High-energy asymmetric electrochemical capacitors based on oxides functionalized hollow carbon fibers electrodes

Asymmetric supercapacitors (ASC) using traditional porous carbon as negative electrode usually suffer from low energy density. Herein, we report a high-performance negative electrode by growing columnar Fe2O3 nanorods vertically on activated hollow yet conductive carbon fiber (aCF), featuring bundled nanorods with a diameter of 50-70 nm and a length of 200-300 nm. The porous nature originated from the unique assembly of these Fe2O3 nanorods results in large electrochemically active surface area, yielding a high specific capacitance of 988 F g(-1) in 2.0 M KOH electrolyte. An asymmetric capacitor with aCF-Fe2O3 as negative electrode and nickel-cobalt double hydroxide (NiCo-DH) grown on aCF as positive electrode showed an extended working voltage window up to 1.6 V in aqueous KOH, thus delivering a maximum energy density of 83.7 Wh kg(-1) at the power density of 392.3 W kg(-1).
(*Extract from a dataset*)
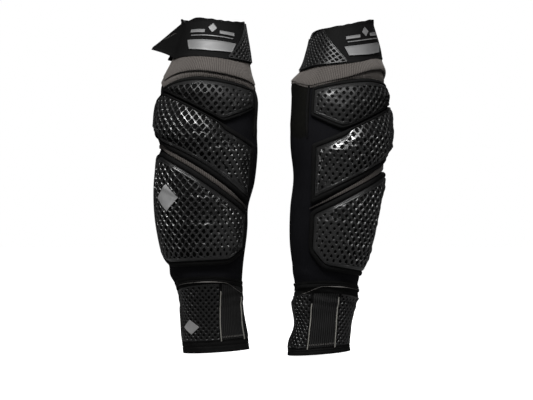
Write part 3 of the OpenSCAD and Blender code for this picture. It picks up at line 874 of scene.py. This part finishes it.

Interestingly, the ASC exhibits remarkable cycling stability with 94.6% capacitance retention even after 10000 cycles of charge-discharge. These performances are far superior to most of previous ASCs with respect to energy density, rate capability or cycling stability. It has been demonstrated that two ASCs connected in series are able to power various electronic devices, including a red light-emitting diode indicator, toy car, a fun and an electronic timer.